Direction: Sort through the entries below and pull out lines containing the word "parts".

Materials provided:

· · · · ·

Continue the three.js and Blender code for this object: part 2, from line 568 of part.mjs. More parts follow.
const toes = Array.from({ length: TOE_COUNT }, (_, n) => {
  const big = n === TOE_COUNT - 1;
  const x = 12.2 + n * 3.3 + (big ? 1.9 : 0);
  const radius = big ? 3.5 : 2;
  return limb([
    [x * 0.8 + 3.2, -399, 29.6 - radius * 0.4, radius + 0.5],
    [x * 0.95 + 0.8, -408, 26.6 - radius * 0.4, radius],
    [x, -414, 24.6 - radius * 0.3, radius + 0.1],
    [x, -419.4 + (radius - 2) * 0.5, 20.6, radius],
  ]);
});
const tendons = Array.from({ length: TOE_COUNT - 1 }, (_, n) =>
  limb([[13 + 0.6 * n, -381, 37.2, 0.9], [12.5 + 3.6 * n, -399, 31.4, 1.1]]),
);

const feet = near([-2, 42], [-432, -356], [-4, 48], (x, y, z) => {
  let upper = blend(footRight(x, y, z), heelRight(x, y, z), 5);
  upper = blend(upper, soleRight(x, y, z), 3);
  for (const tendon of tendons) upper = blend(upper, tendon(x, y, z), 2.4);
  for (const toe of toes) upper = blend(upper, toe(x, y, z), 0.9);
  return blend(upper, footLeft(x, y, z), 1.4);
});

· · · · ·

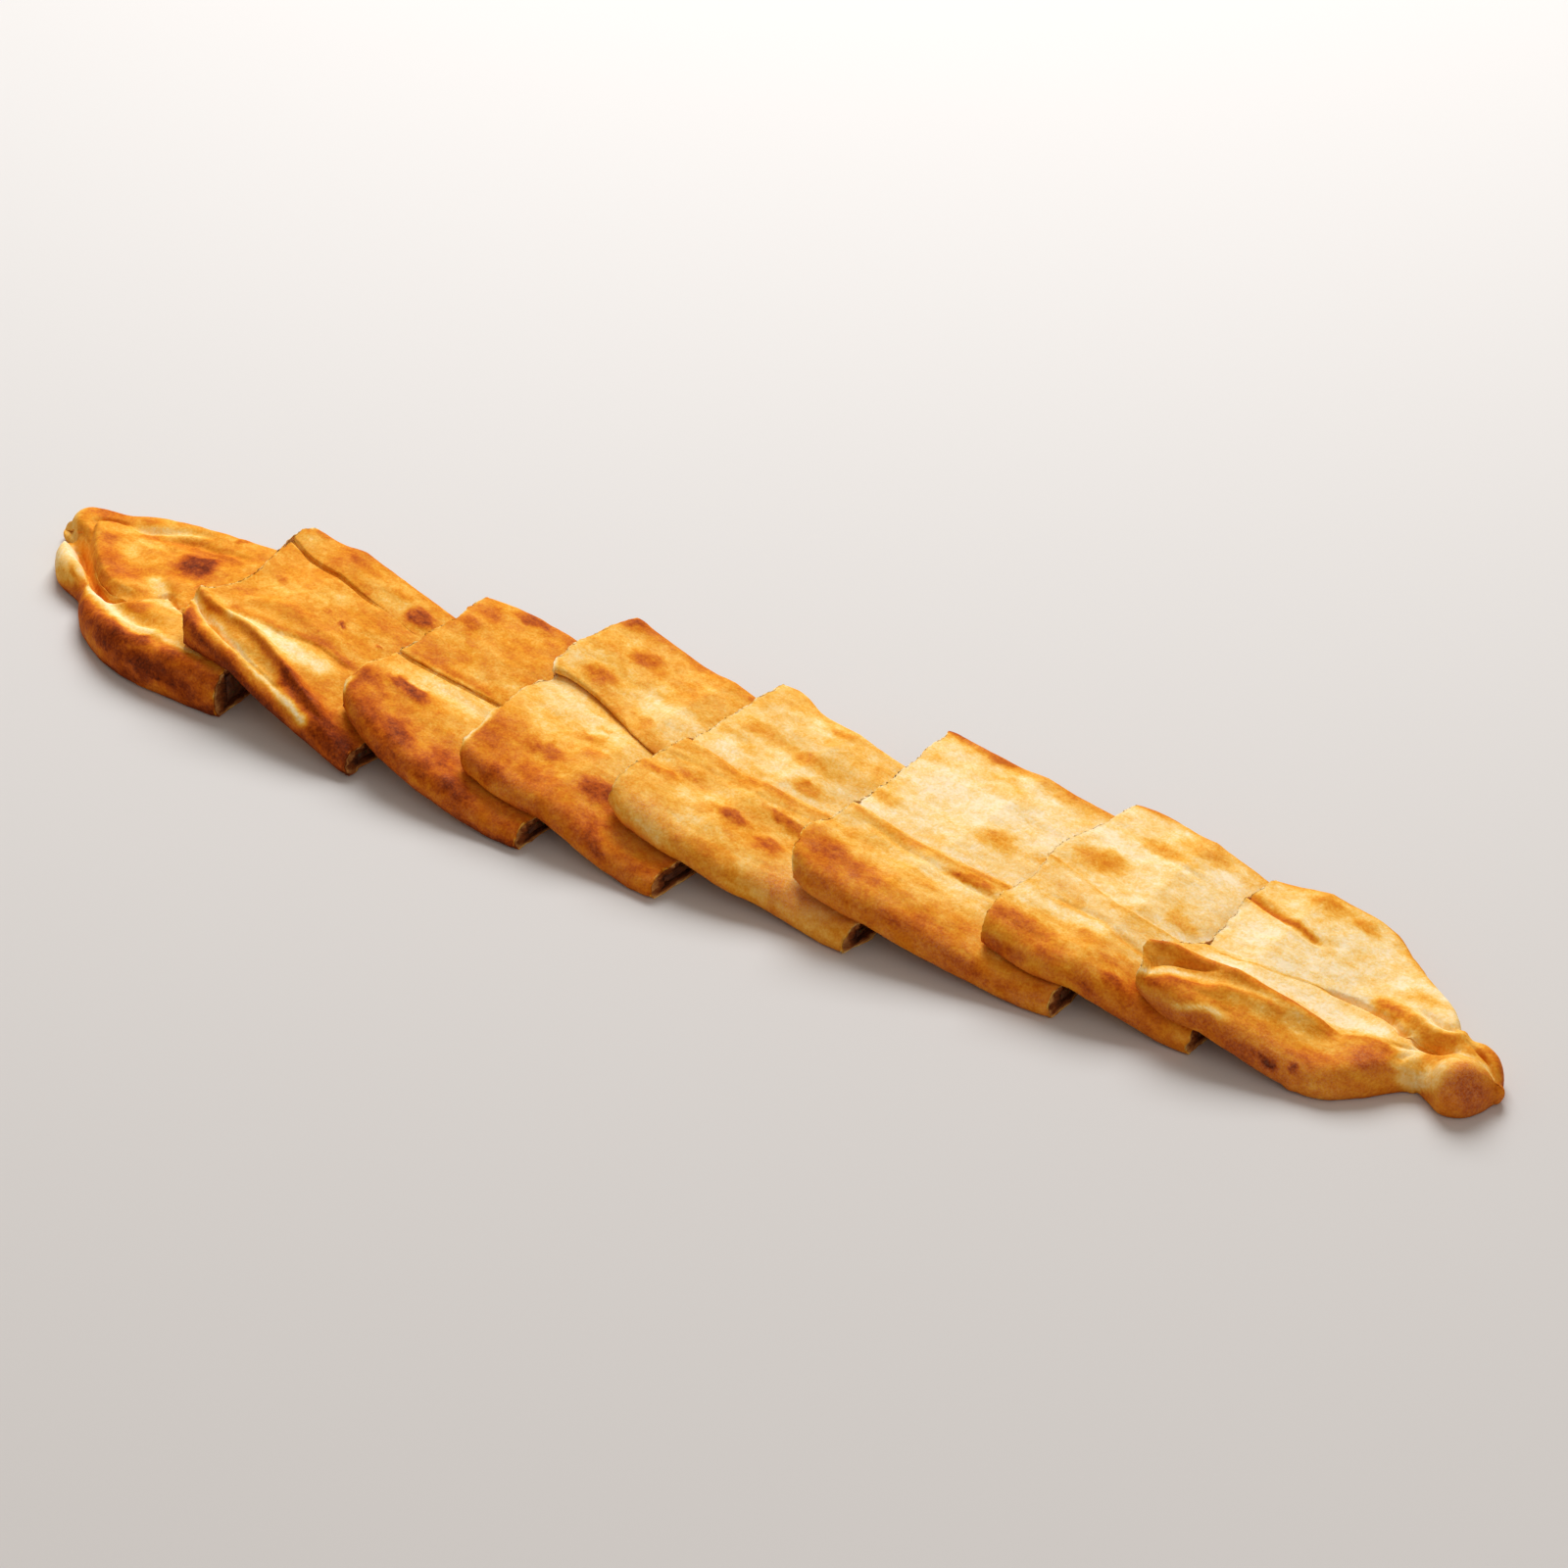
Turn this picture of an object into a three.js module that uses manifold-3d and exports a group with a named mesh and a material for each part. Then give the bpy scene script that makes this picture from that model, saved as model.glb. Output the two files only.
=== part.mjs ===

· · · · ·

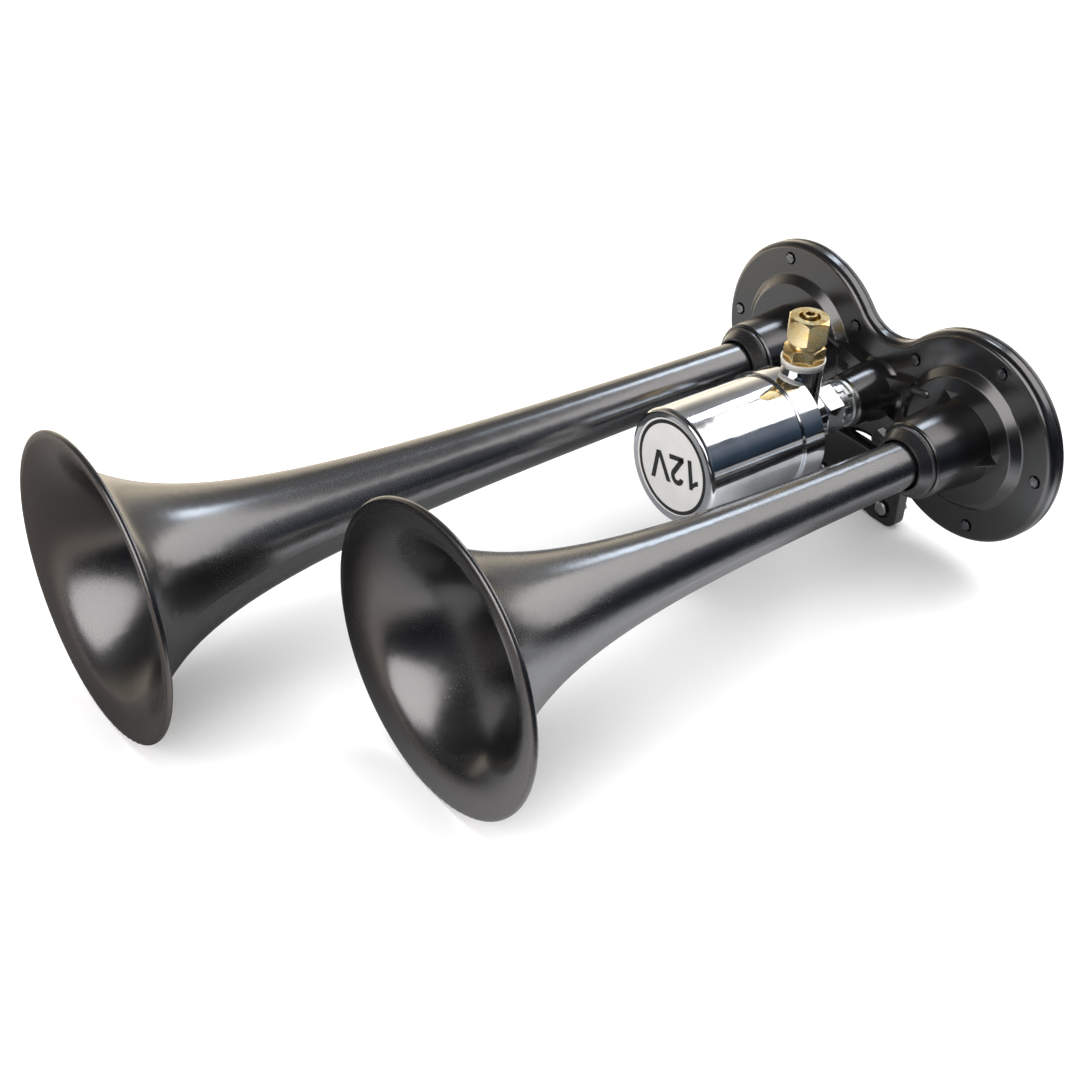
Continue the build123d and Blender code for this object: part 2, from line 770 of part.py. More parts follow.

· · · · ·

Exercise result:
Continue the three.js and Blender code for this object: part 2, from line 568 of part.mjs. More parts follow.
Continue the build123d and Blender code for this object: part 2, from line 770 of part.py. More parts follow.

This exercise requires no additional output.